What to expect in Heart Valve Replacement Surgery?

A valve replacement surgery is done on a patient’s damaged heart valve(s), in order to replace or repair it.

According to the four valves in your heart here are the four types of replacements:

  • Aortic valve replacement
  • Mitral valve replacement
  • Tricuspid valve replacement, and
  • Pulmonary valve replacement

In most cases, this involves an open-heart surgery – i.e., the surgeon opens your chest and heart to get to the diseased valve. Nowadays though, minimally invasive surgeries are advised for replacing valves – a procedure where a calculated and small incision near the sternum / breastbone is made.

Presently, the aortic valve replacement are approached in these three ways – open-heart surgery, minimally invasive cardiac surgery (MICS) and minimally invasive, catheter-based (Percutaneous) aortic valve replacement.

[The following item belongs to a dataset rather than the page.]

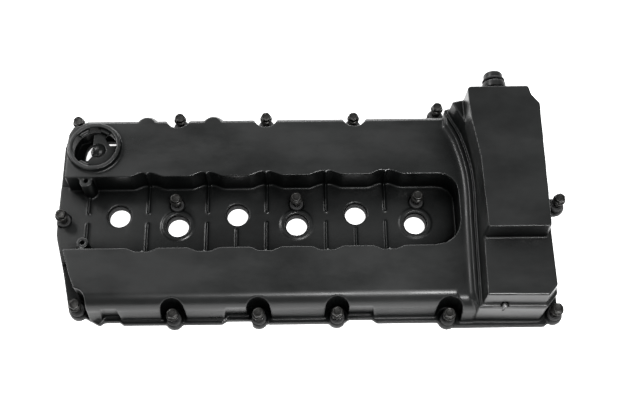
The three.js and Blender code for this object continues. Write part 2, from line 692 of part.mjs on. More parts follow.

The transcatheter aortic valve replacement (TAVR) or transcatheter aortic valve implantation (TAVI), offers hope to those patients who have failing heart valves.

Who is a good candidate for TAVI or TAVR?

Reserved for those people for whom an open heart procedure is too risky. Patients in their 70s or 80s who have other medical conditions are generally advised for TAVI or TAVR

The TAVR method is commonly performed for those patients who have less tolerance towards surgery as TAVI or TAVR is a less invasive approach for aortic valve replacement.

This is especially advised for those suffering from aortic valve stenosis (a condition where the aortic valve narrows).

Basic Procedural overview:

TAVR procedure involves valve delivery through multiple approaches. One of the popular approach is the “Transfemoral route” in which the main artery in your groin is used as a route for the insertion of a new valve. A metal stent containing a valve is deployed using a balloon. This will implant the stent into the valve, in effect opening the narrowed valve and grafting the stent in place.

Our team at Total Cardiac Care is experienced in the replacement of one or more heart valves. In most cases, this is done through an artificial heart valve or a bioprosthesis (homograft, meaning from human tissue or a xenograft i.e. from an animal tissue).